I'm sorry you think that of me, although also somewhat amused. I think of you as a blithering idiot on your bad days, like when you're asking someone why they drank the kool-aid. :-D On most days I find you to have at least average intelligence unfortunately hampered by ideology. My challenges aren't so I can feel good about stumping you, they are efforts to make you think, take a look at the evidence, and see if it really jibes with your model of origins.
Others consider me wildly optimistic because I'm still here handing out information, but since I was once a creationist I don't think it's unheard of that someone might change their mind.
Plus I really like talking about science!
Deliberate ignorance of elementary science is not a virtue.
Please reconcile 'evening and morning' with millions of years for me. Are you from the 'evening and morning' in heaven camp?
How do you tell what parts of the Bible are from a 'heavenly perspective' and therefore subject to interpretation and what parts are not? Is it only those parts that man (i.e., science) accepts as 'true' (as routinely re-interpreted)?
The periodic tables being printed today are significantly different from those I had in high school.
The electromagnetic spectrum is not the same class of concept as a periodic chart, our understanding of the spectrum has certainly been refined in the last 150 years, as have the "laws" of chemistry and gravity. There are quite a few phenomena, such as superconductivity, that were not anticipated and which are not yet fully understood.
Are you unaware of this, or are you leading up to an actual argument?
If you can demonstrate that this "empirical evidence" exists anywhere but your bizarre imagination, please show us a sample.

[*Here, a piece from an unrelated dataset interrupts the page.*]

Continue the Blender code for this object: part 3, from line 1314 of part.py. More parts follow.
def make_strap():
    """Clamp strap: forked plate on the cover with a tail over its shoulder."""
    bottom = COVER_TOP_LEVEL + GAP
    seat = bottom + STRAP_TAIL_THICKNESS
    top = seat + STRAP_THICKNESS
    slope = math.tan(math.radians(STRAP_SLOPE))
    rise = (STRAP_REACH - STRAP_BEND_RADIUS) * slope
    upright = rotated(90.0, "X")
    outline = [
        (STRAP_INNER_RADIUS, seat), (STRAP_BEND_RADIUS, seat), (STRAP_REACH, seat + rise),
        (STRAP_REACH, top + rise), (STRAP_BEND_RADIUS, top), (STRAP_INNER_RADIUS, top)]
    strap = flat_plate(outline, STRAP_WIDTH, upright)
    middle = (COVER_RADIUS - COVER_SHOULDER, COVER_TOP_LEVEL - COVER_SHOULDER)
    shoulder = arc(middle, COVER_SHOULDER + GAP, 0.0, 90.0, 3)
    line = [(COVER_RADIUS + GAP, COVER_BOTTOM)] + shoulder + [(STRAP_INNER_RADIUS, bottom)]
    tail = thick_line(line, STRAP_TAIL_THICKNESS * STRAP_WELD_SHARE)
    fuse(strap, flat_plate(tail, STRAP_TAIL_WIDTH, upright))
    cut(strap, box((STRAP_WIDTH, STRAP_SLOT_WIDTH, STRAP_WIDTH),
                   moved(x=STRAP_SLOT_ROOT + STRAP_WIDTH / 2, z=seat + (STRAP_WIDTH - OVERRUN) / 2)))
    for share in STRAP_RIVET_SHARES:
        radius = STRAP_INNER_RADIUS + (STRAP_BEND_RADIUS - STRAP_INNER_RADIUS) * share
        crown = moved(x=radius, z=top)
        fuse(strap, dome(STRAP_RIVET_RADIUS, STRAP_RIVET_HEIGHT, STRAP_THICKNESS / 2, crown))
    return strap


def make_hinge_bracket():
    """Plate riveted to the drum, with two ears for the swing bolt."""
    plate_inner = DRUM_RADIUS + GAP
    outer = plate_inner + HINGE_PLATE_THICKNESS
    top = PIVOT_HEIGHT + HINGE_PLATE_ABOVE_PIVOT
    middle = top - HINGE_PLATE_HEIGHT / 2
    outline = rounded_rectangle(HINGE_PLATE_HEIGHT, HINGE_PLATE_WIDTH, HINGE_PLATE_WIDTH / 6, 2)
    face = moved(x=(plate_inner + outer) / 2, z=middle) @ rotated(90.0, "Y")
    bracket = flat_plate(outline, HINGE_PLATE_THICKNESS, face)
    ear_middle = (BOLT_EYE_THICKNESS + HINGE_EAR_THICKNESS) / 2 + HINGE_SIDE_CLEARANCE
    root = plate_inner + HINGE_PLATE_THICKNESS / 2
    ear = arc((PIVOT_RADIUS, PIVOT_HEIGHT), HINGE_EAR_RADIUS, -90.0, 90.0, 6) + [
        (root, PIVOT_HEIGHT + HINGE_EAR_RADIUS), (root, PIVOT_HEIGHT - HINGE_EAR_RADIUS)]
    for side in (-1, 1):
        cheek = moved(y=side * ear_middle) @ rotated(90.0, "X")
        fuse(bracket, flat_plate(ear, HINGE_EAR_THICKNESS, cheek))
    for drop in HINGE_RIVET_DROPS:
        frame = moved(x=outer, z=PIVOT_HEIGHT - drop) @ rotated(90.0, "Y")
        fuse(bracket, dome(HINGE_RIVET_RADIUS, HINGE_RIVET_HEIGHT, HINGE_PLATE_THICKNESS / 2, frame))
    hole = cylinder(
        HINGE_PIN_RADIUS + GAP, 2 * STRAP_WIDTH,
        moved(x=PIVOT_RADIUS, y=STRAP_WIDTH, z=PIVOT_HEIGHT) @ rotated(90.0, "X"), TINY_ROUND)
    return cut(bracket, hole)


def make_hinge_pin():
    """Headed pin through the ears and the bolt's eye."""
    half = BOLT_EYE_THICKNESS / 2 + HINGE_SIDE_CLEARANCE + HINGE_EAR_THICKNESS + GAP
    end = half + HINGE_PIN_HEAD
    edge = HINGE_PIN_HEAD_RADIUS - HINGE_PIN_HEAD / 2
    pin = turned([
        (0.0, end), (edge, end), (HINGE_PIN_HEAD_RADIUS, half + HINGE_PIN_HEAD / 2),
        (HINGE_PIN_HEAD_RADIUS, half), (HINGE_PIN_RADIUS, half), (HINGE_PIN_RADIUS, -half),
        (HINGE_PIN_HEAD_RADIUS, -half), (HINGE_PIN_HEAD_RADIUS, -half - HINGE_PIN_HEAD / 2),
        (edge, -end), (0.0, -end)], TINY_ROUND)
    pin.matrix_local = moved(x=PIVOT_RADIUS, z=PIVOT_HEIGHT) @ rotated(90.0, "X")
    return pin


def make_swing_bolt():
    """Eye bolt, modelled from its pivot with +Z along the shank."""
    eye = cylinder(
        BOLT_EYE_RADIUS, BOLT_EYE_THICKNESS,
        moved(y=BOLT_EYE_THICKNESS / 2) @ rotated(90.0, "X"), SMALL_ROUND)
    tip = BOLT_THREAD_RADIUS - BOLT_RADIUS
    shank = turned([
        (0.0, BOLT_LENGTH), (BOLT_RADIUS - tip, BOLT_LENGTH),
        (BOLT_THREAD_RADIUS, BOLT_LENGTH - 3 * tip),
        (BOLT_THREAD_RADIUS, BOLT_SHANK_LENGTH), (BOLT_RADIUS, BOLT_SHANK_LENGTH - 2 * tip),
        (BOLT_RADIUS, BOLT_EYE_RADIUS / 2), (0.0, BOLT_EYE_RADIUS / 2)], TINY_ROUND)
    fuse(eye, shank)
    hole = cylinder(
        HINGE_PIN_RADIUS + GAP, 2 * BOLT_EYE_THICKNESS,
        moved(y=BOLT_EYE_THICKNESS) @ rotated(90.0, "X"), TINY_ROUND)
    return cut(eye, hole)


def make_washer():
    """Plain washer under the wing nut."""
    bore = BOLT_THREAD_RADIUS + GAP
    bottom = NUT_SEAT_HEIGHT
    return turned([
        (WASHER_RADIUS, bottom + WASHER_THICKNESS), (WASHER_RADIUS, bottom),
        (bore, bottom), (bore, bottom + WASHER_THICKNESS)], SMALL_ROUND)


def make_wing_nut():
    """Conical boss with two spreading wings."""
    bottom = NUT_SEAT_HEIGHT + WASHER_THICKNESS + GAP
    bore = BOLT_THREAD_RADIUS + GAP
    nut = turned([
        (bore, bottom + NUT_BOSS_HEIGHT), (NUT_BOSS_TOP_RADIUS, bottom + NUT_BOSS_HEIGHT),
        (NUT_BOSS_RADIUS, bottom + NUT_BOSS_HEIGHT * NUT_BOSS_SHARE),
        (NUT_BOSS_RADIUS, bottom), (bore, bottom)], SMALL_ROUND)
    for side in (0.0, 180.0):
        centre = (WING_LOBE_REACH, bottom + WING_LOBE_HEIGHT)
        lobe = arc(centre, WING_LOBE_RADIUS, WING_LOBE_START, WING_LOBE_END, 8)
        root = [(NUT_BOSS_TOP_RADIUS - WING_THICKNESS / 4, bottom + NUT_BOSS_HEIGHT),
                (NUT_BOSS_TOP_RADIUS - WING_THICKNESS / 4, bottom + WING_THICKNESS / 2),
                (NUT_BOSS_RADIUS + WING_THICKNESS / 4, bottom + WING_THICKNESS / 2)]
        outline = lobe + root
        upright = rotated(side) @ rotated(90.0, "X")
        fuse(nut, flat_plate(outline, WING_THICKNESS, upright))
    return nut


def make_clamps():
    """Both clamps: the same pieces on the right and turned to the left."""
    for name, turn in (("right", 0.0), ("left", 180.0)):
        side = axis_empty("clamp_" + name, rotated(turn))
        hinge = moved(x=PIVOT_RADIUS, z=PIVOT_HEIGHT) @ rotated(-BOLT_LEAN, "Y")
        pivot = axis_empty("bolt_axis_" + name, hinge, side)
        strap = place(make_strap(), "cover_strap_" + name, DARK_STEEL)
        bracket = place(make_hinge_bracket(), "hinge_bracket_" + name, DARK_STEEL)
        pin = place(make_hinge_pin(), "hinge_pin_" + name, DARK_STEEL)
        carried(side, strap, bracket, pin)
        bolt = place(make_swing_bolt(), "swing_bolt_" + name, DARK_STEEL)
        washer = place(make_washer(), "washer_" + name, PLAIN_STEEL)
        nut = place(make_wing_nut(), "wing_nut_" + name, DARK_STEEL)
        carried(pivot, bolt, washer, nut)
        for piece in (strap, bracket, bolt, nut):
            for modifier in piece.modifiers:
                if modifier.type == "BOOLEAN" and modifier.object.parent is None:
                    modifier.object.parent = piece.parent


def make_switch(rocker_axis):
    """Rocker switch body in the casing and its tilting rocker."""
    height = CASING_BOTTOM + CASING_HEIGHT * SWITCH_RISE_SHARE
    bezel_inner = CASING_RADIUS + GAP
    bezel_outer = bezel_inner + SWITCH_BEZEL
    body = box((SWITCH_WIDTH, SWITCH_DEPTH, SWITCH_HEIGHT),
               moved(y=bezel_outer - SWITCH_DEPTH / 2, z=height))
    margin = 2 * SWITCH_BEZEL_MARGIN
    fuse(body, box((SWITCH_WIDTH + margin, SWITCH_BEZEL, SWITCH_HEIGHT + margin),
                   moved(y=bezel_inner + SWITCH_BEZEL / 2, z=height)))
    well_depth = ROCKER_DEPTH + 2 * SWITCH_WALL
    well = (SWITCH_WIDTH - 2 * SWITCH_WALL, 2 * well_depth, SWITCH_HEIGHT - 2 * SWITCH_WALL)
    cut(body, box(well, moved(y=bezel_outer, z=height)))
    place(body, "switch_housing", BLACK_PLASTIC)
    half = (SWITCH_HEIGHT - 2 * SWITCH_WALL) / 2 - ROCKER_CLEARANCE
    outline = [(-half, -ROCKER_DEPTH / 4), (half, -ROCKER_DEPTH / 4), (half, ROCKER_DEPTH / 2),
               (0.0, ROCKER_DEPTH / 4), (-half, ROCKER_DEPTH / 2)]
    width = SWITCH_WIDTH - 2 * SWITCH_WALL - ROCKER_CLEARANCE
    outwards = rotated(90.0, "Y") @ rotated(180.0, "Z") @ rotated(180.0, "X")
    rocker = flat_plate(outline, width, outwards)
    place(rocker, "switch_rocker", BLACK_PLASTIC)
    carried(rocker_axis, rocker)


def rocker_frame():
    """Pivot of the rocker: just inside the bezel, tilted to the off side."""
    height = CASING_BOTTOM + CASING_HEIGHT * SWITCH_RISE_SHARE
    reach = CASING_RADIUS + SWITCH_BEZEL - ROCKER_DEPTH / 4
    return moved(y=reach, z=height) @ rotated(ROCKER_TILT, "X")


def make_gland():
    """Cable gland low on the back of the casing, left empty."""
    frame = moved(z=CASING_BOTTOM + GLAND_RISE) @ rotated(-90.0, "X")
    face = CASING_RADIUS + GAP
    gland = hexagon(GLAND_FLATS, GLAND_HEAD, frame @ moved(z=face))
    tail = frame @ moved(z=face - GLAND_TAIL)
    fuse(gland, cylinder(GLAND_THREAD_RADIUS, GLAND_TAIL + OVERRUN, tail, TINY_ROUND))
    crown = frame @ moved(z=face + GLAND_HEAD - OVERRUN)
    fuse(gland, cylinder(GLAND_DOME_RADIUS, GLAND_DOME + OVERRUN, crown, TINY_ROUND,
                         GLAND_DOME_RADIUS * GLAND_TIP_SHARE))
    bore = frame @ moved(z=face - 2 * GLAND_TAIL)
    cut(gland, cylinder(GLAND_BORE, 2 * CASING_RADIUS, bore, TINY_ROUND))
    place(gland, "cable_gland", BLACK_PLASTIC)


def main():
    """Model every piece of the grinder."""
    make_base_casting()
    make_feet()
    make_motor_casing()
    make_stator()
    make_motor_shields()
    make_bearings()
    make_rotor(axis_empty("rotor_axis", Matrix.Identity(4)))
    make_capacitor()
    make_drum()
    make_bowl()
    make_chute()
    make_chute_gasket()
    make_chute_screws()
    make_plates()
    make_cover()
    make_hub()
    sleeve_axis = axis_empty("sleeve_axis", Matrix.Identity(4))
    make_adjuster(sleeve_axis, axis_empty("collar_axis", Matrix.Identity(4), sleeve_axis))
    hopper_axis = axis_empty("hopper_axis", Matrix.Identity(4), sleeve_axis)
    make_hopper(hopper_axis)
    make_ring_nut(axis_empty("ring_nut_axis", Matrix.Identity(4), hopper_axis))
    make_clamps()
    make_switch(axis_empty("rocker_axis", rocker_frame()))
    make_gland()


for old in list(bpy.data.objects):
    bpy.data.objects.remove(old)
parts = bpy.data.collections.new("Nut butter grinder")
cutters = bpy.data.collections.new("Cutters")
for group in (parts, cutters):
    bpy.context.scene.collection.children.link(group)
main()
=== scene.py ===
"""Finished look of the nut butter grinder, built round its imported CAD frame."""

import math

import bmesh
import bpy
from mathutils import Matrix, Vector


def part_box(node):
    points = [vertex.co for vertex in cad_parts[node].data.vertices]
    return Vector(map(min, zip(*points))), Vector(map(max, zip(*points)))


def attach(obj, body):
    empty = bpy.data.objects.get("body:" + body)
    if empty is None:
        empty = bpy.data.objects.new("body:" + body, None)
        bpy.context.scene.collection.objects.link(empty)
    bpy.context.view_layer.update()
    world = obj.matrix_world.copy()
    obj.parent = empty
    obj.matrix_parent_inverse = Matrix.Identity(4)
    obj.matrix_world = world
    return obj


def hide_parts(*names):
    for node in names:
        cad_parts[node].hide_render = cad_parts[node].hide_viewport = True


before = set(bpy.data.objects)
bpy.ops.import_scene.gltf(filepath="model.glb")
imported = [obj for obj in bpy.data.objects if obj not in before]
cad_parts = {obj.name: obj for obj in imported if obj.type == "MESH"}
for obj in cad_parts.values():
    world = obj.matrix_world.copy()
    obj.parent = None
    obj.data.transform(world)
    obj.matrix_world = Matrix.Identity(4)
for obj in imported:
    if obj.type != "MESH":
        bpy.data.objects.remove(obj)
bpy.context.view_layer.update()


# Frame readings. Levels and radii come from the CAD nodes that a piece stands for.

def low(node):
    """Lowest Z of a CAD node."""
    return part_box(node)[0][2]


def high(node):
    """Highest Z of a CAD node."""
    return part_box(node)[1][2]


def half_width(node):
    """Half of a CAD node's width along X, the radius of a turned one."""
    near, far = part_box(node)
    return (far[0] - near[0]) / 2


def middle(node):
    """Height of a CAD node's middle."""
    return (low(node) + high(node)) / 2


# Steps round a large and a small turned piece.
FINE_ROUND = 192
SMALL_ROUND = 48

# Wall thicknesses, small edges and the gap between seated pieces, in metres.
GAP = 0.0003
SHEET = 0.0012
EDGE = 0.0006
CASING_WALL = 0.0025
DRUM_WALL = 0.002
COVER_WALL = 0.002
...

Shouldnt ALL the evidence be looked at,
It is but, there's only so much time in a school day for science and that short time is best spent studying science not ignorantly debating every whako idea blurted out by pseudoscience charlatans and their deluded followers.
Now you know I asked if the elements had been moving around, not being added. Were your periodic tables in a different order or are you just trying to avoid the point?
"The electromagnetic spectrum is not the same class of concept as a periodic chart, our understanding of the spectrum has certainly been refined in the last 150 years, as have the "laws" of chemistry and gravity. There are quite a few phenomena, such as superconductivity, that were not anticipated and which are not yet fully understood."<./i>
Oh? Have radio waves changed position on the spectrum? Or Infrared? Ultraviolet?
"Are you unaware of this, or are you leading up to an actual argument?"
Why did you cut it out and then pretend it wasn't there? Think no one will notice?
"Or are you incorrectly equating science with metaphysics?"
You're not being honest.
There's a reason why they call themselves "creationists". They just "create" their own interpretations to suit their current state of willful ignorance. Try not to rile them up too bad. It's upsetting them terribly to think that students are being taught elementary science that contradicts their personally created self-delusions.
The periodic chart has a history and is still subject to revisions. The sequence of elements is determined by atomic number, and several elements have been added since I was in high school.
But your basic point, as I understand it, is that there are some phenomena that are so well understood and so well documented, that we take then to be be facts.
Common descent is a fact accepted even by critics of evolution. It is subject to no more doubt than the fact that the earth revolves around the sun.